BEGIN

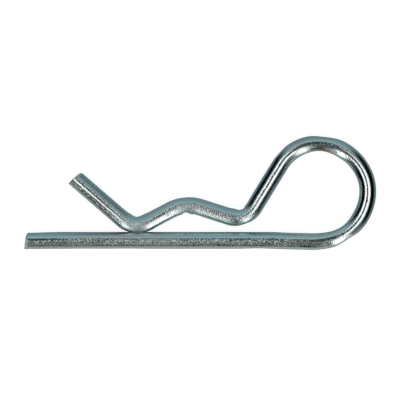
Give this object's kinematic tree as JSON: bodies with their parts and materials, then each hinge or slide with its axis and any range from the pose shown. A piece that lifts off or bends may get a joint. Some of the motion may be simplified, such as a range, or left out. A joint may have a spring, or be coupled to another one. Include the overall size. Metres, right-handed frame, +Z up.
{
  "type": "hitch r clip pin",
  "caption": "Spring clip bent from one round zinc-plated steel wire: a straight leg, a round spring loop and a waved arm that grips a hitch pin.",
  "frame": {"origin": "the middle of the clip's outline, on the surface that the clip lies on", "axes": "+X along the leg from its cut end towards the loop, +Y from the leg towards the arm, +Z up, out of the plane the wire is bent in"},
  "size_m": [0.0834, 0.0271, 0.004],
  "materials": {
    "zinc_plated_wire": "bright blue-white zinc plating on drawn spring steel wire"
  },
  "bodies": {
    "root": {"r_clip": "zinc_plated_wire"}
  },
  "joints": []
}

END

■ **Exercise directions**:
Quote the data in full, keeping each word unchanged.

■ **Worked solution**:
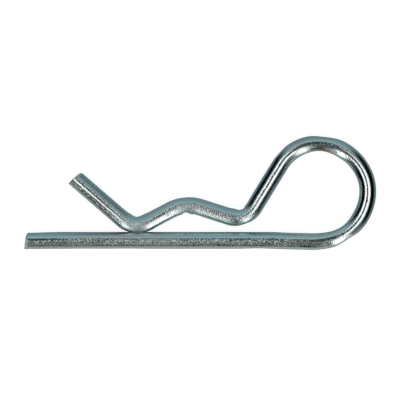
Give this object's kinematic tree as JSON: bodies with their parts and materials, then each hinge or slide with its axis and any range from the pose shown. A piece that lifts off or bends may get a joint. Some of the motion may be simplified, such as a range, or left out. A joint may have a spring, or be coupled to another one. Include the overall size. Metres, right-handed frame, +Z up.
{
  "type": "hitch r clip pin",
  "caption": "Spring clip bent from one round zinc-plated steel wire: a straight leg, a round spring loop and a waved arm that grips a hitch pin.",
  "frame": {"origin": "the middle of the clip's outline, on the surface that the clip lies on", "axes": "+X along the leg from its cut end towards the loop, +Y from the leg towards the arm, +Z up, out of the plane the wire is bent in"},
  "size_m": [0.0834, 0.0271, 0.004],
  "materials": {
    "zinc_plated_wire": "bright blue-white zinc plating on drawn spring steel wire"
  },
  "bodies": {
    "root": {"r_clip": "zinc_plated_wire"}
  },
  "joints": []
}